» Task:
Which lines run from the first one up to and including the one with "mid=linear(mid), light=linear(light), **more)"? Print exactly those.
++++++++
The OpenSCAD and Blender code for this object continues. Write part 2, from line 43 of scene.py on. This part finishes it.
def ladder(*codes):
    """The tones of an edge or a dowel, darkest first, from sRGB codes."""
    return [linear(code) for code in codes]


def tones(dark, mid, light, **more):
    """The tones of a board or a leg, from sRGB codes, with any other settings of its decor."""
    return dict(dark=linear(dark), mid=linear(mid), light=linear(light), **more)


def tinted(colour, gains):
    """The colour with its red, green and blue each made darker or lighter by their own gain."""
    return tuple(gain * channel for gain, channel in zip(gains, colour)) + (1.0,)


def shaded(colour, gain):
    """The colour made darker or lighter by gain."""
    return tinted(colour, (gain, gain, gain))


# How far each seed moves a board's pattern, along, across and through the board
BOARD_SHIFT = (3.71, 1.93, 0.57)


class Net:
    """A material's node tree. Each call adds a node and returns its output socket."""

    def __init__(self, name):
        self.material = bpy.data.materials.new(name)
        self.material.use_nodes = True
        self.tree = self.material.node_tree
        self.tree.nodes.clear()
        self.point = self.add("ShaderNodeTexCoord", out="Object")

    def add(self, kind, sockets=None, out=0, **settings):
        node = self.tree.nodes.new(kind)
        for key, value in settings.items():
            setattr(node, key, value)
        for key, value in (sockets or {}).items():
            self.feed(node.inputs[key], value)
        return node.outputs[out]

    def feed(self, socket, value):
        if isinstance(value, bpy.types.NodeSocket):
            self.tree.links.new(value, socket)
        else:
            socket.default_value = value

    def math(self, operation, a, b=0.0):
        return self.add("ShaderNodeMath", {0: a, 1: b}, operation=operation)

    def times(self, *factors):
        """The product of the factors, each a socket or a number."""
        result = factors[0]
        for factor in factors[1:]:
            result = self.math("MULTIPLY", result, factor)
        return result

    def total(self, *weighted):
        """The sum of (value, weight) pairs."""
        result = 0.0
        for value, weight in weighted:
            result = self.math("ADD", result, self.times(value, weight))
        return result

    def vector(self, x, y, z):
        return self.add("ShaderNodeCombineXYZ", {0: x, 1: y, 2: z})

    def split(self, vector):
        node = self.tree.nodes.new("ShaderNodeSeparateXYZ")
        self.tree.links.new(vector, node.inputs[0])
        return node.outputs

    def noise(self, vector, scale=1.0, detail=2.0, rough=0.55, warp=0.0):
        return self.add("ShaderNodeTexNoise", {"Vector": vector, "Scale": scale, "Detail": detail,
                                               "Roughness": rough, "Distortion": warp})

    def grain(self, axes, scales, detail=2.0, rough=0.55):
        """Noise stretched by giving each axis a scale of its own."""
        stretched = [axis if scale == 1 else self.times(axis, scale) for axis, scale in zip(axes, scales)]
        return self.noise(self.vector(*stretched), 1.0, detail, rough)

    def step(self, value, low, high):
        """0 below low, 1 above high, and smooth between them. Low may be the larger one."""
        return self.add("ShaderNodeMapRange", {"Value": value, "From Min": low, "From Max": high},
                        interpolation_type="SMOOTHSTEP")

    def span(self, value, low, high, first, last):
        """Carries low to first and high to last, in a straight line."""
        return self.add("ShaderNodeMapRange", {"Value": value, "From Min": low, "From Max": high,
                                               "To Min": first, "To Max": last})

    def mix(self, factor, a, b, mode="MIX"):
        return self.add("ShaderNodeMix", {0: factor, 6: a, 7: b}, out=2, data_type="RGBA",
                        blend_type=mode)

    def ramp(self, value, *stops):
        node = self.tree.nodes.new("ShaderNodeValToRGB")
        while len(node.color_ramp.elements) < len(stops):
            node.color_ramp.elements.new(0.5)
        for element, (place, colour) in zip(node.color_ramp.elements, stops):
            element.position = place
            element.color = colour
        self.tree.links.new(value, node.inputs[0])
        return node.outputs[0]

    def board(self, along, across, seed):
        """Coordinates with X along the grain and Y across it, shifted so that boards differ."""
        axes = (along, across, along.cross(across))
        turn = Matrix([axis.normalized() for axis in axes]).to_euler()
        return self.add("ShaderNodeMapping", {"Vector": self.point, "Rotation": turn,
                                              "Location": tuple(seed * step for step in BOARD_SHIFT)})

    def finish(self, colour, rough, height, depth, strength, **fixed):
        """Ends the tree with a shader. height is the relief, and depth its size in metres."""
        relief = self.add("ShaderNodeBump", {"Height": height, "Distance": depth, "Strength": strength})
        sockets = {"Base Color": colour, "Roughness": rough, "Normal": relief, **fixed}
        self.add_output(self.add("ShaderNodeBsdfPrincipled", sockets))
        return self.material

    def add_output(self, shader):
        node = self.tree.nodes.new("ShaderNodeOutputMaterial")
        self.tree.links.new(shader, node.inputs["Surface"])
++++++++
» Output for this exercise:
The OpenSCAD and Blender code for this object continues. Write part 2, from line 43 of scene.py on. This part finishes it.
def ladder(*codes):
    """The tones of an edge or a dowel, darkest first, from sRGB codes."""
    return [linear(code) for code in codes]


def tones(dark, mid, light, **more):
    """The tones of a board or a leg, from sRGB codes, with any other settings of its decor."""
    return dict(dark=linear(dark), mid=linear(mid), light=linear(light), **more)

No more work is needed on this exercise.